■ Instruction
Provide an exact reproduction of every entry.

■ Input records

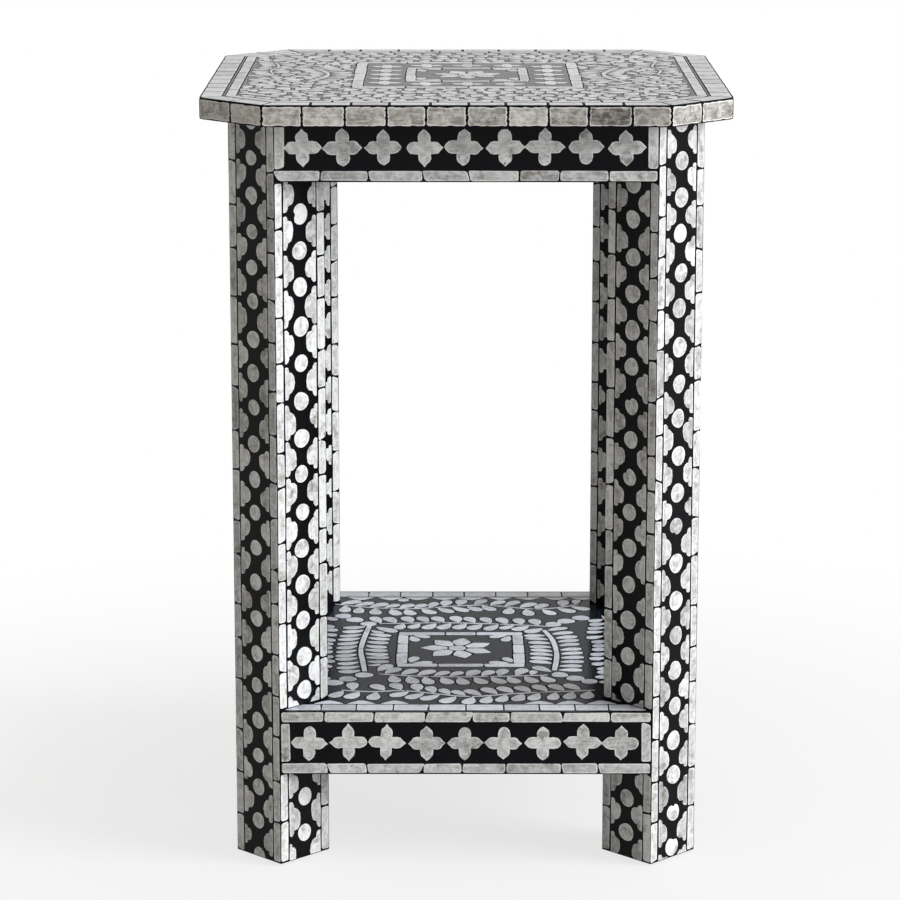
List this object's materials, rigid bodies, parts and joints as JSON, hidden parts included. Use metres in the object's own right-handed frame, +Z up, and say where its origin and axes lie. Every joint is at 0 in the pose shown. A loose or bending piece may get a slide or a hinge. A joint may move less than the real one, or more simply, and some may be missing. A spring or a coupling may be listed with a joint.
{
  "type": "side stool",
  "caption": "Tall square side stool with cut corners, 45-degree turned square legs, aprons and a low shelf, covered in black resin and bone inlay.",
  "frame": {"origin": "on the floor under the middle of the top", "axes": "+Z up, +X to the right, -Y towards the front"},
  "size_m": [0.4, 0.4, 0.595],
  "materials": {
    "wooden_core": "bare sawn hardwood, hidden",
    "painted_wood": "hardwood painted matte black on unseen faces",
    "resin_inlay": "polished black resin set with grey bone pieces",
    "bone_tile": "polished grey and ivory bone tiles with black joints",
    "steel_screw": "zinc plated",
    "nylon_glide": "moulded"
  },
  "bodies": {
    "root": {"front_left_leg_post": "wooden_core", "front_left_leg_inlay": "resin_inlay", "front_left_cleat": "painted_wood", "front_left_top_screw": "steel_screw", "front_left_foot_glide": "nylon_glide", "front_right_leg_post": "wooden_core", "front_right_leg_inlay": "resin_inlay", "front_right_cleat": "painted_wood", "front_right_top_screw": "steel_screw", "front_right_foot_glide": "nylon_glide", "back_right_leg_post": "wooden_core", "back_right_leg_inlay": "resin_inlay", "back_right_cleat": "painted_wood", "back_right_top_screw": "steel_screw", "back_right_foot_glide": "nylon_glide", "back_left_leg_post": "wooden_core", "back_left_leg_inlay": "resin_inlay", "back_left_cleat": "painted_wood", "back_left_top_screw": "steel_screw", "back_left_foot_glide": "nylon_glide", "front_apron_board": "painted_wood", "front_apron_inlay": "resin_inlay", "front_apron_tenon_left": "wooden_core", "front_apron_tenon_right": "wooden_core", "front_rail_board": "painted_wood", "front_rail_inlay": "resin_inlay", "front_rail_tenon_left": "wooden_core", "front_rail_tenon_right": "wooden_core", "right_apron_board": "painted_wood", "right_apron_inlay": "resin_inlay", "right_apron_tenon_left": "wooden_core", "right_apron_tenon_right": "wooden_core", "right_rail_board": "painted_wood", "right_rail_inlay": "resin_inlay", "right_rail_tenon_left": "wooden_core", "right_rail_tenon_right": "wooden_core", "back_apron_board": "painted_wood", "back_apron_inlay": "resin_inlay", "back_apron_tenon_left": "wooden_core", "back_apron_tenon_right": "wooden_core", "back_rail_board": "painted_wood", "back_rail_inlay": "resin_inlay", "back_rail_tenon_left": "wooden_core", "back_rail_tenon_right": "wooden_core", "left_apron_board": "painted_wood", "left_apron_inlay": "resin_inlay", "left_apron_tenon_left": "wooden_core", "left_apron_tenon_right": "wooden_core", "left_rail_board": "painted_wood", "left_rail_inlay": "resin_inlay", "left_rail_tenon_left": "wooden_core", "left_rail_tenon_right": "wooden_core", "shelf_board": "painted_wood", "shelf_inlay": "resin_inlay", "tabletop_board": "painted_wood", "tabletop_edge_tiles": "bone_tile", "tabletop_inlay": "resin_inlay"}
  },
  "joints": []
}
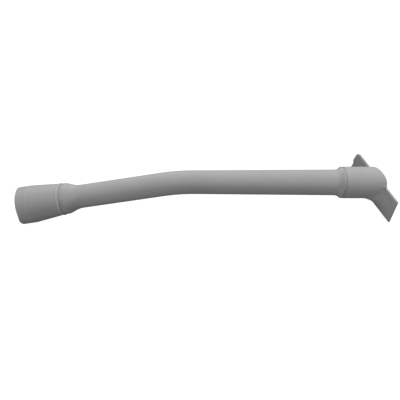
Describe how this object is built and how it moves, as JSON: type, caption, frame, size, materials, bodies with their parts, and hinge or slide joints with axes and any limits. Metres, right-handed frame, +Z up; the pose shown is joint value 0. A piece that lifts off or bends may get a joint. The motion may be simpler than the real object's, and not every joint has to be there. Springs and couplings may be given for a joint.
{
  "type": "oil dipstick tube",
  "caption": "Bent grey plastic guide tube for an engine oil dipstick, with a flared lower socket and an upper sleeve that ends in an oblique two-winged plate.",
  "frame": {"origin": "on the table, under the centre of the bounding box of the tube lying as it rests", "axes": "+Z up from the table; +X level, from the lower socket's mouth towards the upper sleeve and its plate; +Y to the side of the plate's far wing"},
  "size_m": [0.1894, 0.0348, 0.0309],
  "materials": {
    "plastic": "satin"
  },
  "bodies": {
    "root": {"dipstick_tube": "plastic"}
  },
  "joints": []
}
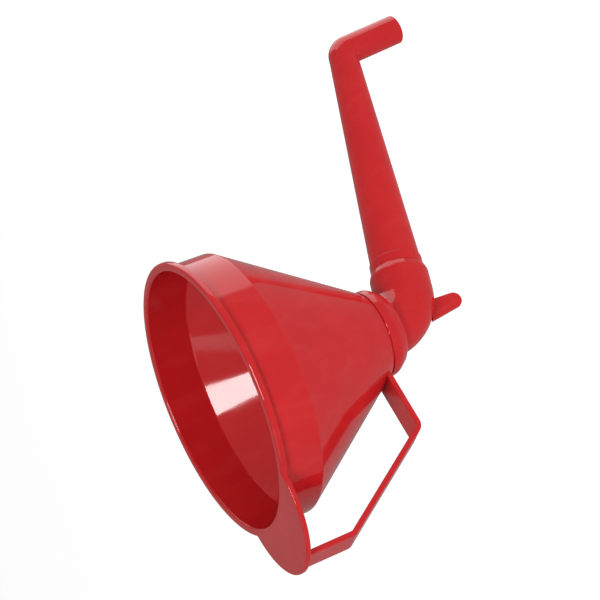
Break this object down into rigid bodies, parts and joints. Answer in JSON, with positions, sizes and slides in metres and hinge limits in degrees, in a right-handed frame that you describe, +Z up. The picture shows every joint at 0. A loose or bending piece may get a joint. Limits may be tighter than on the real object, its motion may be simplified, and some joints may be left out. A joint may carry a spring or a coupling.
{
  "type": "fuel funnel",
  "caption": "Hand-held funnel with a wide rimmed mouth, strap handle, lift-out strainer, turning elbow and a long offset spout with a bent tip, for pouring fuel into a tank.",
  "frame": {"origin": "centre of the mouth on the rim's top face", "axes": "+Z up along the bowl's axis and out of the mouth, +X toward the spout, handle on -X"},
  "size_m": [0.2984, 0.16, 0.2239],
  "materials": {
    "red_plastic": "glossy moulded polyethylene",
    "strainer_plastic": "glossy moulded polyethylene",
    "seal_rubber": "matte black rubber",
    "gauze_brass": "fine woven wire"
  },
  "bodies": {
    "bowl": {"bowl": "red_plastic", "handle": "red_plastic", "neck_ring": "red_plastic", "neck_seal": "seal_rubber"},
    "elbow": {"elbow": "red_plastic"},
    "spout": {"spout": "red_plastic", "spout_seal": "seal_rubber"},
    "strainer": {"strainer_frame": "strainer_plastic", "strainer_gauze": "gauze_brass"}
  },
  "joints": [
    {"name": "elbow_swivel", "type": "hinge", "parent": "bowl", "child": "elbow", "pos_m": [0, 0, -0.112], "axis": [0, 0, 1], "continuous": true},
    {"name": "spout_swivel", "type": "hinge", "parent": "elbow", "child": "spout", "pos_m": [0.03001, 0, -0.1381], "axis": [0.9553, 0, -0.2957], "continuous": true},
    {"name": "strainer_lift", "type": "slide", "parent": "bowl", "child": "strainer", "axis": [0, 0, 1], "range_m": [0, 0.09]}
  ]
}
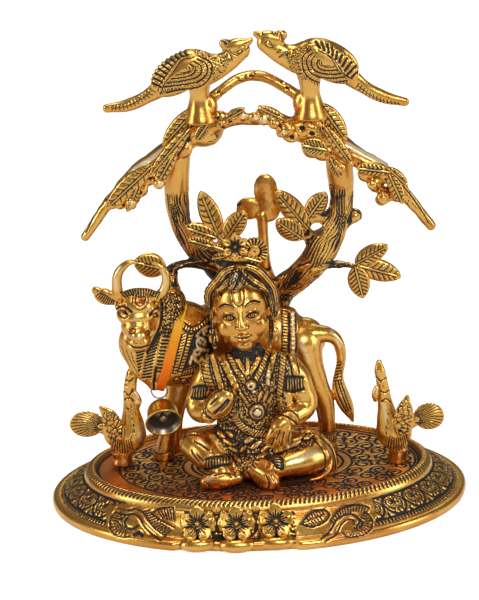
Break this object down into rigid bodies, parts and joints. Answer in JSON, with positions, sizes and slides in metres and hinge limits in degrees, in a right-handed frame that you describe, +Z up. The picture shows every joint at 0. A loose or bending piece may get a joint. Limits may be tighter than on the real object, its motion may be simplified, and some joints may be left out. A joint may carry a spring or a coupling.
{
  "type": "laddu gopal idol",
  "caption": "Gilt cast-metal devotional ornament: a seated child with a cow and bell under a leafy tree arch with birds, on an oval base with peacocks.",
  "frame": {"origin": "middle of the underside of the oval base, between its two widest points", "axes": "+Z up, the front towards -Y, +X towards the viewer's right"},
  "size_m": [0.1778, 0.1278, 0.2099],
  "materials": {
    "antique_gold": "bright gold plate over a cast metal, with near-black antique patina left in the grooves",
    "bell_brass": "polished brass outside, dull grey-brown inside",
    "neck_band": "smooth orange-yellow band",
    "bell_wire": "bright drawn wire"
  },
  "bodies": {
    "root": {"base": "antique_gold", "child_figure": "antique_gold", "cow": "antique_gold", "tree": "antique_gold", "canopy": "antique_gold", "bird_left": "antique_gold", "bird_right": "antique_gold", "peacock_left": "antique_gold", "peacock_right": "antique_gold", "bell": "bell_brass", "bell_clapper": "bell_brass", "neck_band": "neck_band", "bell_wire": "bell_wire"}
  },
  "joints": []
}
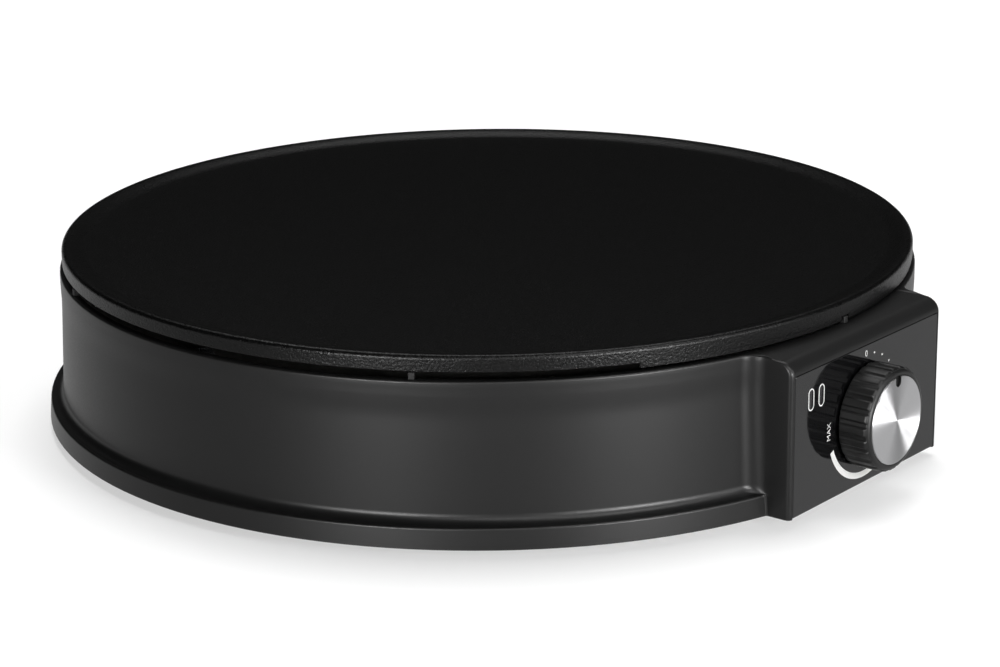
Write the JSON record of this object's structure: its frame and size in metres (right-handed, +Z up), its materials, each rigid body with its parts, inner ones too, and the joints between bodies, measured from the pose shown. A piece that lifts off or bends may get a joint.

■ Task output
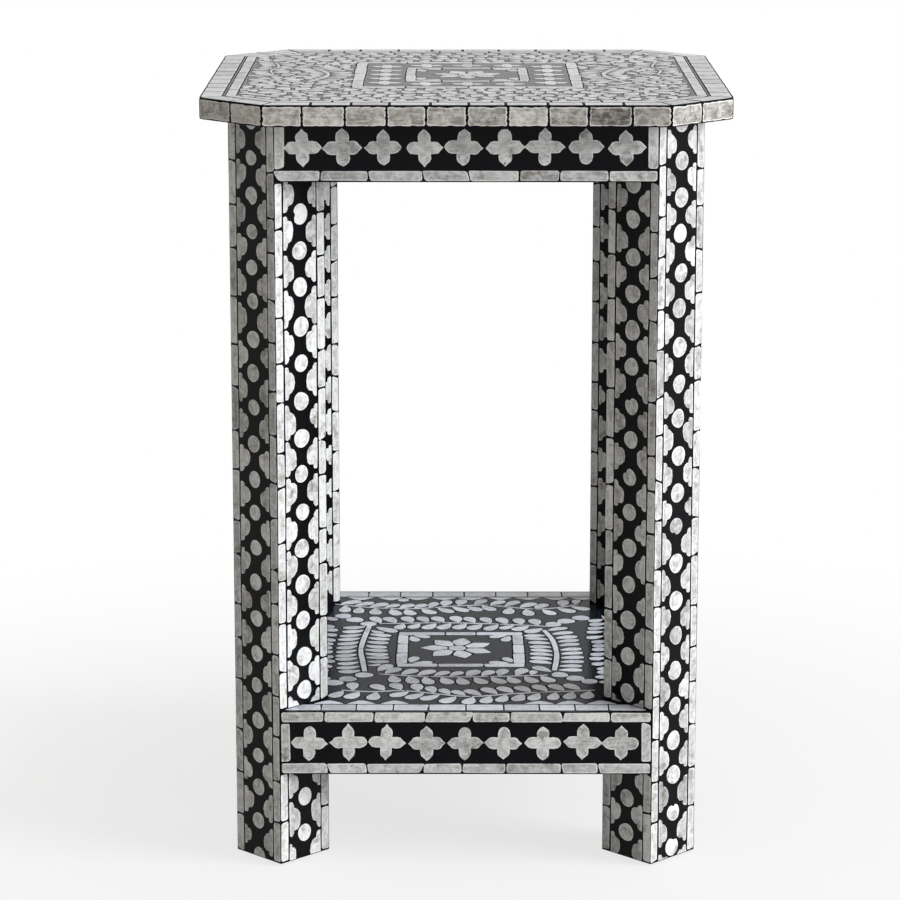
List this object's materials, rigid bodies, parts and joints as JSON, hidden parts included. Use metres in the object's own right-handed frame, +Z up, and say where its origin and axes lie. Every joint is at 0 in the pose shown. A loose or bending piece may get a slide or a hinge. A joint may move less than the real one, or more simply, and some may be missing. A spring or a coupling may be listed with a joint.
{
  "type": "side stool",
  "caption": "Tall square side stool with cut corners, 45-degree turned square legs, aprons and a low shelf, covered in black resin and bone inlay.",
  "frame": {"origin": "on the floor under the middle of the top", "axes": "+Z up, +X to the right, -Y towards the front"},
  "size_m": [0.4, 0.4, 0.595],
  "materials": {
    "wooden_core": "bare sawn hardwood, hidden",
    "painted_wood": "hardwood painted matte black on unseen faces",
    "resin_inlay": "polished black resin set with grey bone pieces",
    "bone_tile": "polished grey and ivory bone tiles with black joints",
    "steel_screw": "zinc plated",
    "nylon_glide": "moulded"
  },
  "bodies": {
    "root": {"front_left_leg_post": "wooden_core", "front_left_leg_inlay": "resin_inlay", "front_left_cleat": "painted_wood", "front_left_top_screw": "steel_screw", "front_left_foot_glide": "nylon_glide", "front_right_leg_post": "wooden_core", "front_right_leg_inlay": "resin_inlay", "front_right_cleat": "painted_wood", "front_right_top_screw": "steel_screw", "front_right_foot_glide": "nylon_glide", "back_right_leg_post": "wooden_core", "back_right_leg_inlay": "resin_inlay", "back_right_cleat": "painted_wood", "back_right_top_screw": "steel_screw", "back_right_foot_glide": "nylon_glide", "back_left_leg_post": "wooden_core", "back_left_leg_inlay": "resin_inlay", "back_left_cleat": "painted_wood", "back_left_top_screw": "steel_screw", "back_left_foot_glide": "nylon_glide", "front_apron_board": "painted_wood", "front_apron_inlay": "resin_inlay", "front_apron_tenon_left": "wooden_core", "front_apron_tenon_right": "wooden_core", "front_rail_board": "painted_wood", "front_rail_inlay": "resin_inlay", "front_rail_tenon_left": "wooden_core", "front_rail_tenon_right": "wooden_core", "right_apron_board": "painted_wood", "right_apron_inlay": "resin_inlay", "right_apron_tenon_left": "wooden_core", "right_apron_tenon_right": "wooden_core", "right_rail_board": "painted_wood", "right_rail_inlay": "resin_inlay", "right_rail_tenon_left": "wooden_core", "right_rail_tenon_right": "wooden_core", "back_apron_board": "painted_wood", "back_apron_inlay": "resin_inlay", "back_apron_tenon_left": "wooden_core", "back_apron_tenon_right": "wooden_core", "back_rail_board": "painted_wood", "back_rail_inlay": "resin_inlay", "back_rail_tenon_left": "wooden_core", "back_rail_tenon_right": "wooden_core", "left_apron_board": "painted_wood", "left_apron_inlay": "resin_inlay", "left_apron_tenon_left": "wooden_core", "left_apron_tenon_right": "wooden_core", "left_rail_board": "painted_wood", "left_rail_inlay": "resin_inlay", "left_rail_tenon_left": "wooden_core", "left_rail_tenon_right": "wooden_core", "shelf_board": "painted_wood", "shelf_inlay": "resin_inlay", "tabletop_board": "painted_wood", "tabletop_edge_tiles": "bone_tile", "tabletop_inlay": "resin_inlay"}
  },
  "joints": []
}
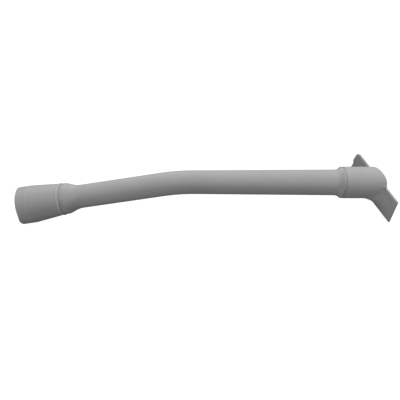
Describe how this object is built and how it moves, as JSON: type, caption, frame, size, materials, bodies with their parts, and hinge or slide joints with axes and any limits. Metres, right-handed frame, +Z up; the pose shown is joint value 0. A piece that lifts off or bends may get a joint. The motion may be simpler than the real object's, and not every joint has to be there. Springs and couplings may be given for a joint.
{
  "type": "oil dipstick tube",
  "caption": "Bent grey plastic guide tube for an engine oil dipstick, with a flared lower socket and an upper sleeve that ends in an oblique two-winged plate.",
  "frame": {"origin": "on the table, under the centre of the bounding box of the tube lying as it rests", "axes": "+Z up from the table; +X level, from the lower socket's mouth towards the upper sleeve and its plate; +Y to the side of the plate's far wing"},
  "size_m": [0.1894, 0.0348, 0.0309],
  "materials": {
    "plastic": "satin"
  },
  "bodies": {
    "root": {"dipstick_tube": "plastic"}
  },
  "joints": []
}
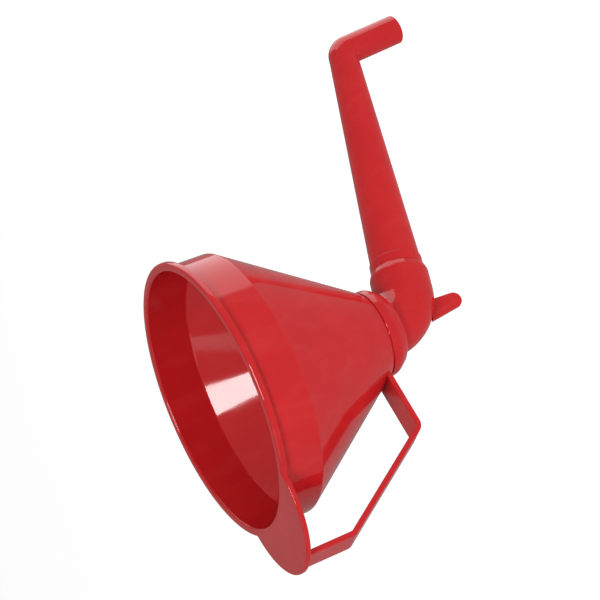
Break this object down into rigid bodies, parts and joints. Answer in JSON, with positions, sizes and slides in metres and hinge limits in degrees, in a right-handed frame that you describe, +Z up. The picture shows every joint at 0. A loose or bending piece may get a joint. Limits may be tighter than on the real object, its motion may be simplified, and some joints may be left out. A joint may carry a spring or a coupling.
{
  "type": "fuel funnel",
  "caption": "Hand-held funnel with a wide rimmed mouth, strap handle, lift-out strainer, turning elbow and a long offset spout with a bent tip, for pouring fuel into a tank.",
  "frame": {"origin": "centre of the mouth on the rim's top face", "axes": "+Z up along the bowl's axis and out of the mouth, +X toward the spout, handle on -X"},
  "size_m": [0.2984, 0.16, 0.2239],
  "materials": {
    "red_plastic": "glossy moulded polyethylene",
    "strainer_plastic": "glossy moulded polyethylene",
    "seal_rubber": "matte black rubber",
    "gauze_brass": "fine woven wire"
  },
  "bodies": {
    "bowl": {"bowl": "red_plastic", "handle": "red_plastic", "neck_ring": "red_plastic", "neck_seal": "seal_rubber"},
    "elbow": {"elbow": "red_plastic"},
    "spout": {"spout": "red_plastic", "spout_seal": "seal_rubber"},
    "strainer": {"strainer_frame": "strainer_plastic", "strainer_gauze": "gauze_brass"}
  },
  "joints": [
    {"name": "elbow_swivel", "type": "hinge", "parent": "bowl", "child": "elbow", "pos_m": [0, 0, -0.112], "axis": [0, 0, 1], "continuous": true},
    {"name": "spout_swivel", "type": "hinge", "parent": "elbow", "child": "spout", "pos_m": [0.03001, 0, -0.1381], "axis": [0.9553, 0, -0.2957], "continuous": true},
    {"name": "strainer_lift", "type": "slide", "parent": "bowl", "child": "strainer", "axis": [0, 0, 1], "range_m": [0, 0.09]}
  ]
}
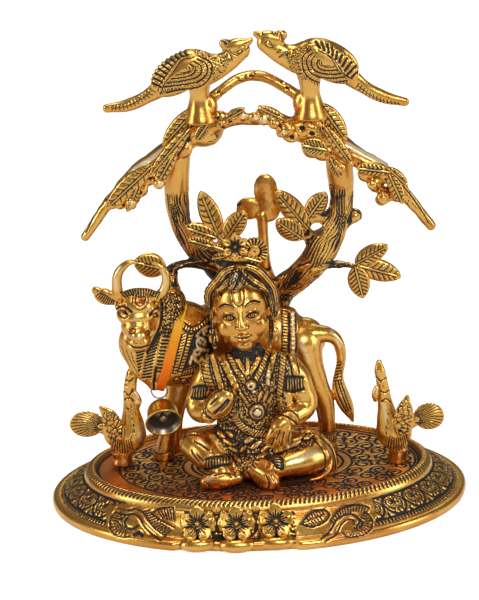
Break this object down into rigid bodies, parts and joints. Answer in JSON, with positions, sizes and slides in metres and hinge limits in degrees, in a right-handed frame that you describe, +Z up. The picture shows every joint at 0. A loose or bending piece may get a joint. Limits may be tighter than on the real object, its motion may be simplified, and some joints may be left out. A joint may carry a spring or a coupling.
{
  "type": "laddu gopal idol",
  "caption": "Gilt cast-metal devotional ornament: a seated child with a cow and bell under a leafy tree arch with birds, on an oval base with peacocks.",
  "frame": {"origin": "middle of the underside of the oval base, between its two widest points", "axes": "+Z up, the front towards -Y, +X towards the viewer's right"},
  "size_m": [0.1778, 0.1278, 0.2099],
  "materials": {
    "antique_gold": "bright gold plate over a cast metal, with near-black antique patina left in the grooves",
    "bell_brass": "polished brass outside, dull grey-brown inside",
    "neck_band": "smooth orange-yellow band",
    "bell_wire": "bright drawn wire"
  },
  "bodies": {
    "root": {"base": "antique_gold", "child_figure": "antique_gold", "cow": "antique_gold", "tree": "antique_gold", "canopy": "antique_gold", "bird_left": "antique_gold", "bird_right": "antique_gold", "peacock_left": "antique_gold", "peacock_right": "antique_gold", "bell": "bell_brass", "bell_clapper": "bell_brass", "neck_band": "neck_band", "bell_wire": "bell_wire"}
  },
  "joints": []
}
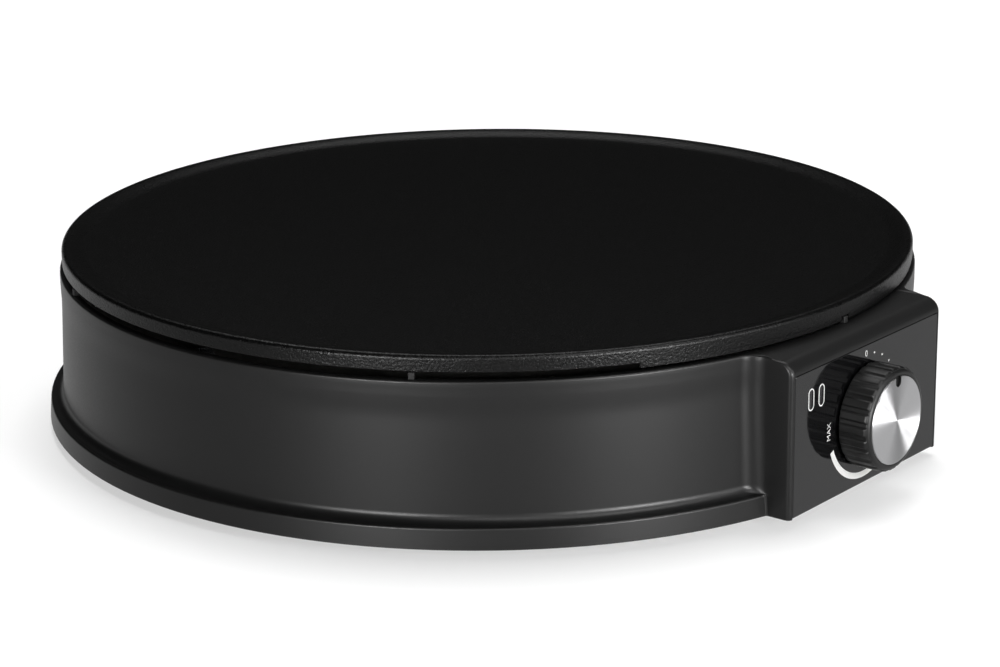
Write the JSON record of this object's structure: its frame and size in metres (right-handed, +Z up), its materials, each rigid body with its parts, inner ones too, and the joints between bodies, measured from the pose shown. A piece that lifts off or bends may get a joint.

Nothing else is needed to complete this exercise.